Defenders of the health care bill now argue that the doc fix is an unrelated issue. But Democrats didn't always think so: An early draft of the House health care bill, which was deemed too expensive, included the doc fix. And Senate Majority Leader Harry Reid (D-Nev.) reportedly used the provision to ensure support from the American Medical Association. Are we supposed to believe that it's good enough to bargain with but not good enough to figure into the budget?
Maybe the problem is something more elementary: Democrats just don't know how to count. Talking points released by House Majority Leader Steny Hoyer (D-Md.) in March claimed the bill both "IS FULLY PAID FOR" and "EXTENDS THE SOLVENCY OF MEDICARE." Contrary to such claims, the CBO's letter to Ryan said Medicare cuts cannot be used both to pay for insurance subsidies and to improve the program's fiscal outlook. One or the other, perhaps, but not both.

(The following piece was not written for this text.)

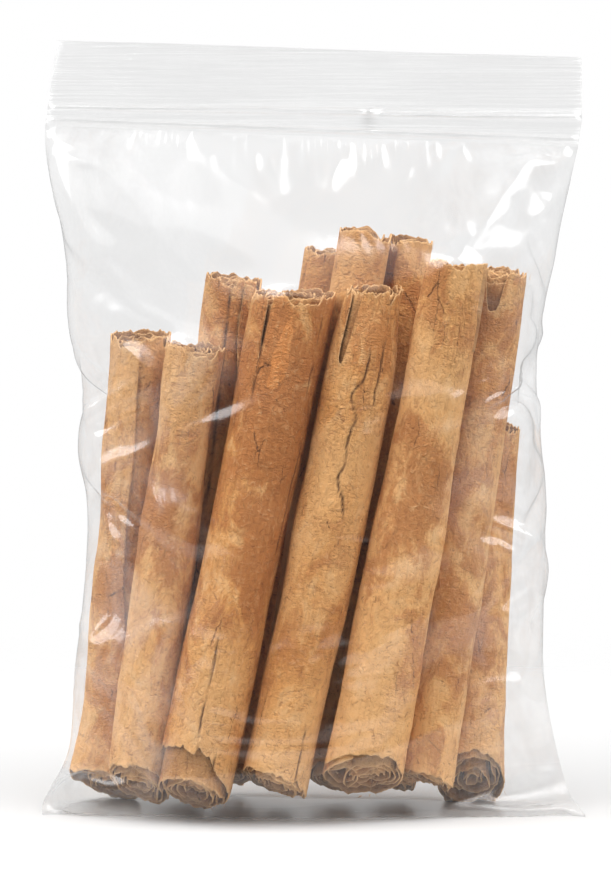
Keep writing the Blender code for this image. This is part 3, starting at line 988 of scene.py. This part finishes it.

Nor is that the only double count. The CBO score for the Senate bill includes $72 billion in revenues generated by the CLASS Act, a federally backed disability insurance program. But that $72 billion is premium revenue that will eventually be needed to pay benefits. The score counts the revenue anyway, despite the fact that, according to the CBO, the government's disability insurance obligations will probably add to the deficit in the long term.
Eventually, the deficit damage starts to add up. According to the CBO, if you scrap a few of the bill's more fanciful assumptions—cuts to Medicare payments, a slowing of the growth of insurance subsidies, implementation of the tax on "Cadillac" insurance plans (which union lobbyists already have managed to delay by five years)—the deficit will grow "in a broad range around one-quarter percent of GDP," or about $600 billion, in the second decade. Fiscally responsible!
Why does all this matter? It's not just the cherry-picked numbers and the rhetorical deception; it's the country's fiscal future. Thanks to a spiraling deficit, the economy is chugging merrily toward a broken bridge over a rocky canyon—a fact that almost no one from either party is willing to do anything about. America, according to the CBO, is on an "unsustainable" fiscal path, and Moody's recently warned that the nation's solid-gold credit rating may be at risk. So it doesn't matter how many times blinkered legislators repeat to themselves, "I think I can, I think I can." Nothing short of significant cutbacks to entitlement spending is going to transform the U.S. budget into the little engine that could. Instead, politicians are paying for new entitlements by shifting money from unsustainable programs—money that should have been used to help get America's fiscal house in order.
Democrats made history all right. But only by sacrificing the future.